Problem statement ::
Below are entries. Copy exactly the lines running from the line that holds "at its bottom" to the line that holds "obj.data.transform(world)", with both ends included.

-- -- --

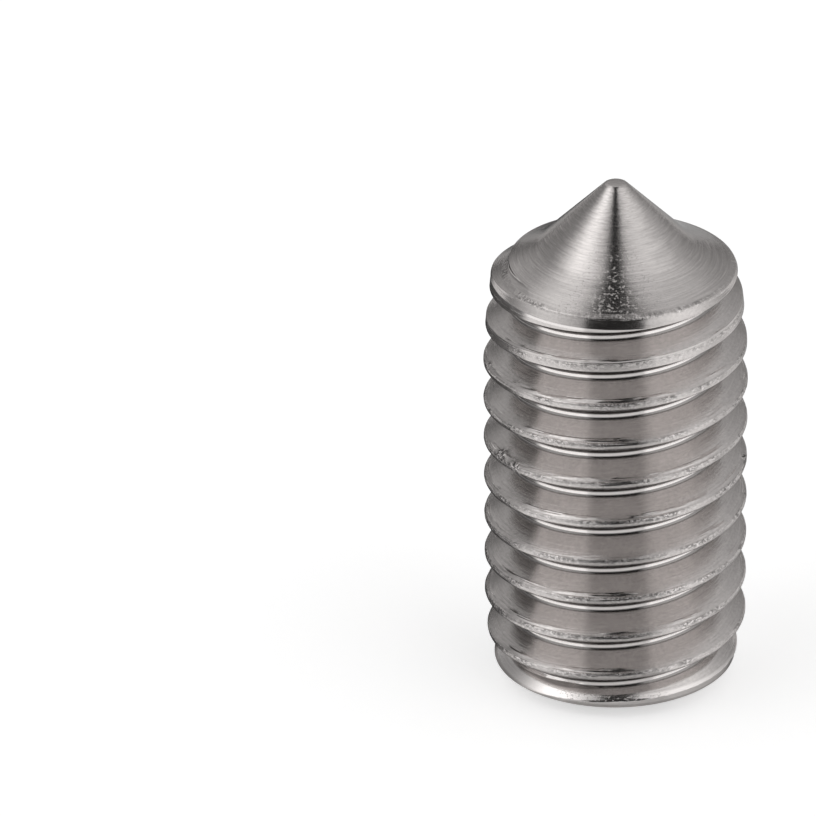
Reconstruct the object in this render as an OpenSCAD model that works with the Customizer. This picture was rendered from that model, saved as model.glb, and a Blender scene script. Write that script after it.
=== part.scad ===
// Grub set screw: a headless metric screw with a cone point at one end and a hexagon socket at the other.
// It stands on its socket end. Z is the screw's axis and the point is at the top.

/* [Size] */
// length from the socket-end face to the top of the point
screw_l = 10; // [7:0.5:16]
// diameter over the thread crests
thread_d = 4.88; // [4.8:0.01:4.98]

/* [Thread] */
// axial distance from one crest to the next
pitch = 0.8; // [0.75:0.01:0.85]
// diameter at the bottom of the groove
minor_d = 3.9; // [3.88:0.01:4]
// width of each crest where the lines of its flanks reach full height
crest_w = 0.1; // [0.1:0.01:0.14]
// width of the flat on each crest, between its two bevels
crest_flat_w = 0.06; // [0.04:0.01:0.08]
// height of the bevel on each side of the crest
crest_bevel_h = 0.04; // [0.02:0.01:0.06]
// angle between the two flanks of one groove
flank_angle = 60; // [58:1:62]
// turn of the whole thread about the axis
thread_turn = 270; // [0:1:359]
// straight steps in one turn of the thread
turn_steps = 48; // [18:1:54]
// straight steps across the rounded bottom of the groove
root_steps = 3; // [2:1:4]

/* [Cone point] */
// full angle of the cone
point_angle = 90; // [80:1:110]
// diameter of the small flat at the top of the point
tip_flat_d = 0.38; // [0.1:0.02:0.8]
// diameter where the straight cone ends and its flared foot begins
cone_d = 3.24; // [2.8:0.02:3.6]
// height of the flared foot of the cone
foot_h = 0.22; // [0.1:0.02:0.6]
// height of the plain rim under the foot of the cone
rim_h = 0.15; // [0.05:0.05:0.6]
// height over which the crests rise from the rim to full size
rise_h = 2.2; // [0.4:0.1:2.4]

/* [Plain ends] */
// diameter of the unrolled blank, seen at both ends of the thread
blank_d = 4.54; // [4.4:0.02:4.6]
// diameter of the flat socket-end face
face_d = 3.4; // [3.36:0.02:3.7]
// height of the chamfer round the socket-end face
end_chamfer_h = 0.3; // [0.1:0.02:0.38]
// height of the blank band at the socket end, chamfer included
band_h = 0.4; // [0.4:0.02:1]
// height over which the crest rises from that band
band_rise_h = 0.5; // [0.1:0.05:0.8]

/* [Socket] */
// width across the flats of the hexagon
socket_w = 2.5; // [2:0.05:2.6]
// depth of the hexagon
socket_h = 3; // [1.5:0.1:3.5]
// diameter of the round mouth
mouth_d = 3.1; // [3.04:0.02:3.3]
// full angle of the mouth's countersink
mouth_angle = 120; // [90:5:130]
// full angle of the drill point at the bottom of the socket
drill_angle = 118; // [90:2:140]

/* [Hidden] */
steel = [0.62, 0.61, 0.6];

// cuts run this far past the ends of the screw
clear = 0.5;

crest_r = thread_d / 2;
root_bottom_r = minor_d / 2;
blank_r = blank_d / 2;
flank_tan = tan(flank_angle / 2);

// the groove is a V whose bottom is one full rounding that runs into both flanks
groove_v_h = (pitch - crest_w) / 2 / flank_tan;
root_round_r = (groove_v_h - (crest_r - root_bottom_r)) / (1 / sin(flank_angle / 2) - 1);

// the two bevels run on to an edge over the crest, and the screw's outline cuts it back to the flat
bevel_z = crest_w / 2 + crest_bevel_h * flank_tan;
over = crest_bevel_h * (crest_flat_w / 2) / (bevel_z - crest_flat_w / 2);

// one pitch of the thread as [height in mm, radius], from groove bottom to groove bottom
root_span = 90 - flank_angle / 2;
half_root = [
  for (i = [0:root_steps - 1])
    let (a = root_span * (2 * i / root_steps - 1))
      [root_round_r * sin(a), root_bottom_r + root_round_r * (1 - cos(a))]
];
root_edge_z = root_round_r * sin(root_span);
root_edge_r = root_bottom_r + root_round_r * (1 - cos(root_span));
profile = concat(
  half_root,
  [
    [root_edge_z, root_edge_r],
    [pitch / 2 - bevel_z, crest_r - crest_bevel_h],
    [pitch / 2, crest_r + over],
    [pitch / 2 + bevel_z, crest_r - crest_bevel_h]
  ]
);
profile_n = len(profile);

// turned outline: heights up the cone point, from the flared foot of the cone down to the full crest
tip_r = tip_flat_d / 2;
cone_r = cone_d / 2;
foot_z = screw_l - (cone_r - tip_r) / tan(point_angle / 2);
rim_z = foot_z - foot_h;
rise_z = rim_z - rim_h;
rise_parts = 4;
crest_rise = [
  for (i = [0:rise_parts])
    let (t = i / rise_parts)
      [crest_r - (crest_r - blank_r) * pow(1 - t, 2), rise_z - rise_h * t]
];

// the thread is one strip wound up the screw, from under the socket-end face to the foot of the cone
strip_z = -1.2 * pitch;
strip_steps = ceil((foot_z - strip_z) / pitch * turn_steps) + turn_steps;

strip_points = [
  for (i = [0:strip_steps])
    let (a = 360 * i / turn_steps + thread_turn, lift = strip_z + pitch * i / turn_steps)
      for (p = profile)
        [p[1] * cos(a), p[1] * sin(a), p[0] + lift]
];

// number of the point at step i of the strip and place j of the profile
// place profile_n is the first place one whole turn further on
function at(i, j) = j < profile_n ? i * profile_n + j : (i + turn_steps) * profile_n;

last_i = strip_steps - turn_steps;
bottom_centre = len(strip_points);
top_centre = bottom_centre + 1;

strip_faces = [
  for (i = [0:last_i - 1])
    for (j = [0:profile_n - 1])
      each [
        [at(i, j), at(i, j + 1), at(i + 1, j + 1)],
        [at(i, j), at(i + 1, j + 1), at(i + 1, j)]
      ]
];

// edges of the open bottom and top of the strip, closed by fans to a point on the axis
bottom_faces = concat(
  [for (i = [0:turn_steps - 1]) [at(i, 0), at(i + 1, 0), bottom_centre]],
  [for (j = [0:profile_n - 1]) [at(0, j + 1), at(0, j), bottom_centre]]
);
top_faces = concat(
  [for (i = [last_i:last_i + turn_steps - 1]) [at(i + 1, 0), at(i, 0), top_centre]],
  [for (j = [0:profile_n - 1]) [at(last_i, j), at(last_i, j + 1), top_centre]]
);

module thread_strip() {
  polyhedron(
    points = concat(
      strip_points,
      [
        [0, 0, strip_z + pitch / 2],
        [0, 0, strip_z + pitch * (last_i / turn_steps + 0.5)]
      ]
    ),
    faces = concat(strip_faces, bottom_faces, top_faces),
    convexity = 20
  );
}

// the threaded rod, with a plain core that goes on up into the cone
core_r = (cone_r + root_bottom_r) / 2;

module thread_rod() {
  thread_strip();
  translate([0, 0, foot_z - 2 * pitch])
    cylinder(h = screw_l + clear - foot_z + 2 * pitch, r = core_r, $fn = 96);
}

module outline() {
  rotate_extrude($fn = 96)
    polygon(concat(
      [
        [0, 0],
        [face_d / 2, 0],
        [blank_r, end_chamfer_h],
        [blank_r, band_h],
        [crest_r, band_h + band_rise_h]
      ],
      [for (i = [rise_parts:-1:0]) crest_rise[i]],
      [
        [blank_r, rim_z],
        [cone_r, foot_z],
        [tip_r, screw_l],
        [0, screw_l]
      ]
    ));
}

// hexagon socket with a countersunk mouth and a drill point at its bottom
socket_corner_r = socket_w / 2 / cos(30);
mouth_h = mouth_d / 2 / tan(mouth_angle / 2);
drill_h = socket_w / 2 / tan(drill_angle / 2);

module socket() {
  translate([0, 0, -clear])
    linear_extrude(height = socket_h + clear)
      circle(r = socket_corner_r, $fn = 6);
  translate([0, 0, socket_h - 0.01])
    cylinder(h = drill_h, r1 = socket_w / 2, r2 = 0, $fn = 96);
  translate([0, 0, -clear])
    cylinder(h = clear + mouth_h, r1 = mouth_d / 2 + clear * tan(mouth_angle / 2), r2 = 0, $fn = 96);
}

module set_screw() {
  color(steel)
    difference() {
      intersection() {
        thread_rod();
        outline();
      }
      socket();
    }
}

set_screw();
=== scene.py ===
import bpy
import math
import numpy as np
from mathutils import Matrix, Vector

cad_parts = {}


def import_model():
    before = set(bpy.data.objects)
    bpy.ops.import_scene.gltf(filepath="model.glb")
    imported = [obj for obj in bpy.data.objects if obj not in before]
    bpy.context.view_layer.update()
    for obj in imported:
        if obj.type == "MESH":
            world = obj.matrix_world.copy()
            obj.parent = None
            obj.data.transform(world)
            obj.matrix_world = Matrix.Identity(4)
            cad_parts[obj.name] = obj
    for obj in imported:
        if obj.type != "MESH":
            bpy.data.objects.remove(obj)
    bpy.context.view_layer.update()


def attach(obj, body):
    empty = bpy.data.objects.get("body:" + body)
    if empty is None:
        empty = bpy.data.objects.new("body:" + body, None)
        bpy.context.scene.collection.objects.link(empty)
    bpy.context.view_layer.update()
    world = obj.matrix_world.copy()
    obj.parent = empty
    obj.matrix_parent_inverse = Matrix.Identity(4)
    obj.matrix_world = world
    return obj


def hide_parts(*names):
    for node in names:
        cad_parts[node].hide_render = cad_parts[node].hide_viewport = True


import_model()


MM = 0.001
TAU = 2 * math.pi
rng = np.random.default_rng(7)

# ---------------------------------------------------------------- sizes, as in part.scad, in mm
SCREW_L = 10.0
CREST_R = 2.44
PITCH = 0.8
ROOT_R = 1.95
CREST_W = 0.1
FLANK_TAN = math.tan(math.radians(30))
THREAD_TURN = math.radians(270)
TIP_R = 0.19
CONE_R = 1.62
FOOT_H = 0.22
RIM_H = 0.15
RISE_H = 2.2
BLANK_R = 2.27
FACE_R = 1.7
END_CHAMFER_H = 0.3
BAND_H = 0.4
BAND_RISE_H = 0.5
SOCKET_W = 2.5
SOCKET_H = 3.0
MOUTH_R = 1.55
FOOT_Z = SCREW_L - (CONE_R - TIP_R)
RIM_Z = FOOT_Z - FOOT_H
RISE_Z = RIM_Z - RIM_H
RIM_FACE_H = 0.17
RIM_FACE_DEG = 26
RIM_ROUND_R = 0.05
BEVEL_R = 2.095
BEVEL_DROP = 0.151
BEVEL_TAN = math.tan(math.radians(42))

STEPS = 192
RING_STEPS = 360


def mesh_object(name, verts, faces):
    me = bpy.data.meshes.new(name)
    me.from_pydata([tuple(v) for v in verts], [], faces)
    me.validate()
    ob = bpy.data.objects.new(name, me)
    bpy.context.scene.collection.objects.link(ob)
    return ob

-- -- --

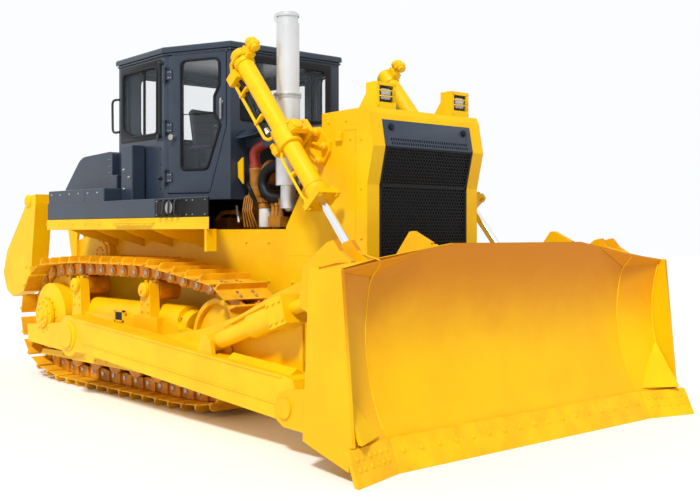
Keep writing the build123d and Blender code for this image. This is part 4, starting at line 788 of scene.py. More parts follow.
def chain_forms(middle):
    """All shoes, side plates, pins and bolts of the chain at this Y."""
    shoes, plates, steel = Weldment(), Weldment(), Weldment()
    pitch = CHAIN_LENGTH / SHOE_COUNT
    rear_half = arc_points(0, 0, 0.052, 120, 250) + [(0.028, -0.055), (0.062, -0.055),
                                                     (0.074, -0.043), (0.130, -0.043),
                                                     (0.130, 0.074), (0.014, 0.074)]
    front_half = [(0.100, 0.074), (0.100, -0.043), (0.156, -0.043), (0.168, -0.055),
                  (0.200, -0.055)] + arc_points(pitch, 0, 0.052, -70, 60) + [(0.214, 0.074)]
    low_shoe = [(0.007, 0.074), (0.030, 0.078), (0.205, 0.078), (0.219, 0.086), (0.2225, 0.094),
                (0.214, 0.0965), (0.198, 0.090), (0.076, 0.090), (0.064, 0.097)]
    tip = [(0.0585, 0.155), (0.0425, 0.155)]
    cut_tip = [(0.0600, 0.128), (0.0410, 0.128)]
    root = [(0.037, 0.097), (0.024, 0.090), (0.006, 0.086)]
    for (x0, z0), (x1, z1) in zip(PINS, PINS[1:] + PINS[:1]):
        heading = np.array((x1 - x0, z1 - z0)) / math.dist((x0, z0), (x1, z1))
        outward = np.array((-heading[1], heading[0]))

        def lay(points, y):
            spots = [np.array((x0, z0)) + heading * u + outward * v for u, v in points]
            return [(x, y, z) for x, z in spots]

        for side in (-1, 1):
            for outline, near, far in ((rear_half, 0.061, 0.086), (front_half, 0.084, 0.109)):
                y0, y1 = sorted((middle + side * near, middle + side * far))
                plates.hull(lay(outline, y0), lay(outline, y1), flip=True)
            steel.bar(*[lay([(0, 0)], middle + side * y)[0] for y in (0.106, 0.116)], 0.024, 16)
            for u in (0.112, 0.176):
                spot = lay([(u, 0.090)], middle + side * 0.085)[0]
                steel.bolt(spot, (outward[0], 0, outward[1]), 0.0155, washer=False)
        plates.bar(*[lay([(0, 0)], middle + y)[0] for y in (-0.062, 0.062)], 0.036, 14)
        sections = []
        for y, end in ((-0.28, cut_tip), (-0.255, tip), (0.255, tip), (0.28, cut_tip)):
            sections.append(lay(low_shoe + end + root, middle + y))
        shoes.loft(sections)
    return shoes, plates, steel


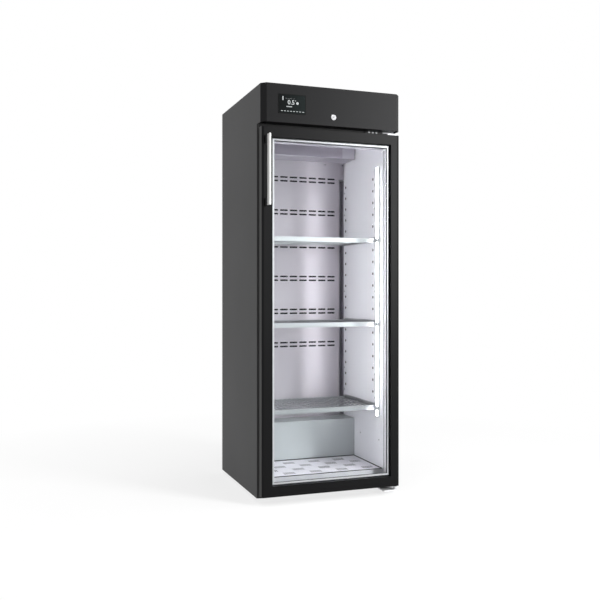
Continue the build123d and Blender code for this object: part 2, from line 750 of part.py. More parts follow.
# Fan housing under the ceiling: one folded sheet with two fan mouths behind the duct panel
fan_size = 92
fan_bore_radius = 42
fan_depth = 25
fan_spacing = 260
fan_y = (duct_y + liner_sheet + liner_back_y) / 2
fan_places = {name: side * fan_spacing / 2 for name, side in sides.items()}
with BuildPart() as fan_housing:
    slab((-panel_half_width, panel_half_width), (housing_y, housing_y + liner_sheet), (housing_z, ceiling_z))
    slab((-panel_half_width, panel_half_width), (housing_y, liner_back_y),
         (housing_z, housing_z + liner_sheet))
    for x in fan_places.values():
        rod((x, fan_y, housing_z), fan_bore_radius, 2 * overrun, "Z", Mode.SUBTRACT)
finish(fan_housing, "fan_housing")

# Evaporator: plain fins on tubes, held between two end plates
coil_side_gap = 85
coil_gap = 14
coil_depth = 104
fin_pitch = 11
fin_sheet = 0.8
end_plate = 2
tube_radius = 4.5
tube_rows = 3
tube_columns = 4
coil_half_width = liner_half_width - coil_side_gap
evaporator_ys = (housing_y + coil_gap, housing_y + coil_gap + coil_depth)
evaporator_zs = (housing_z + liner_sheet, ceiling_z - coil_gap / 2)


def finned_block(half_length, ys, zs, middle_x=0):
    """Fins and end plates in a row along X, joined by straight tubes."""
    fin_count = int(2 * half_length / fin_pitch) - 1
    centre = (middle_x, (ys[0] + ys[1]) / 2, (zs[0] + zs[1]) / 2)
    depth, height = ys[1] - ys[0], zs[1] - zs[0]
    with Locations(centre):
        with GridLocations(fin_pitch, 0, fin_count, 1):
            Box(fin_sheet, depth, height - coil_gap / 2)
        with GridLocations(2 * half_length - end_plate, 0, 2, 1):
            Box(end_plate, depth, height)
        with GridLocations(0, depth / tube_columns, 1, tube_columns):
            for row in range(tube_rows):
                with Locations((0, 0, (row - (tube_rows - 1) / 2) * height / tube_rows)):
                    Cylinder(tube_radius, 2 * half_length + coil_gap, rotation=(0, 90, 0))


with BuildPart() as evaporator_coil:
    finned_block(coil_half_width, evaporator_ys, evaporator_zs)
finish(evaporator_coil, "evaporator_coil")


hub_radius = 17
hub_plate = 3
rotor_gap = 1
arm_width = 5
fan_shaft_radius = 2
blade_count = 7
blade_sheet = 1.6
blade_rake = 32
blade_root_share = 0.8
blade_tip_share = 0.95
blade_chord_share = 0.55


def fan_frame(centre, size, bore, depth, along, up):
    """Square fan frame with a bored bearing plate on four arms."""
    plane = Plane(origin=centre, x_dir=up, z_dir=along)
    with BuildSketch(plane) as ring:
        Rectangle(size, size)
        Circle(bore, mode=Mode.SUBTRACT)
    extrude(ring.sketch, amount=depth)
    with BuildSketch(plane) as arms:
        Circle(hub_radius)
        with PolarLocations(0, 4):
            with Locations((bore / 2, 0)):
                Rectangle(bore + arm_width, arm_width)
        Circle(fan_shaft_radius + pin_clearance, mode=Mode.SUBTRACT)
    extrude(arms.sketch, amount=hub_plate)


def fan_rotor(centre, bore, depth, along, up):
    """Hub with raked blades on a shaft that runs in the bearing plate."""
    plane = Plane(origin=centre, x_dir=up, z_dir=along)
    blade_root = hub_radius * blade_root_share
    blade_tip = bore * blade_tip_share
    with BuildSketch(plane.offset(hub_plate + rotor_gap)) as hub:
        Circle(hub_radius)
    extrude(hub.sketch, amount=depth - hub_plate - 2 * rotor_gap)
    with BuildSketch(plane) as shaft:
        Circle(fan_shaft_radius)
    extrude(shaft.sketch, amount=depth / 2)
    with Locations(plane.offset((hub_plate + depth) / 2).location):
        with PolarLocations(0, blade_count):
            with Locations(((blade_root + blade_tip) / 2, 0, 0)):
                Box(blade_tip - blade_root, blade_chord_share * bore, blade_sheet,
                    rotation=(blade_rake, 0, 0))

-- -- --

Result ::
// hexagon socket with a countersunk mouth and a drill point at its bottom
socket_corner_r = socket_w / 2 / cos(30);
mouth_h = mouth_d / 2 / tan(mouth_angle / 2);
drill_h = socket_w / 2 / tan(drill_angle / 2);

module socket() {
  translate([0, 0, -clear])
    linear_extrude(height = socket_h + clear)
      circle(r = socket_corner_r, $fn = 6);
  translate([0, 0, socket_h - 0.01])
    cylinder(h = drill_h, r1 = socket_w / 2, r2 = 0, $fn = 96);
  translate([0, 0, -clear])
    cylinder(h = clear + mouth_h, r1 = mouth_d / 2 + clear * tan(mouth_angle / 2), r2 = 0, $fn = 96);
}

module set_screw() {
  color(steel)
    difference() {
      intersection() {
        thread_rod();
        outline();
      }
      socket();
    }
}

set_screw();
=== scene.py ===
import bpy
import math
import numpy as np
from mathutils import Matrix, Vector

cad_parts = {}


def import_model():
    before = set(bpy.data.objects)
    bpy.ops.import_scene.gltf(filepath="model.glb")
    imported = [obj for obj in bpy.data.objects if obj not in before]
    bpy.context.view_layer.update()
    for obj in imported:
        if obj.type == "MESH":
            world = obj.matrix_world.copy()
            obj.parent = None
            obj.data.transform(world)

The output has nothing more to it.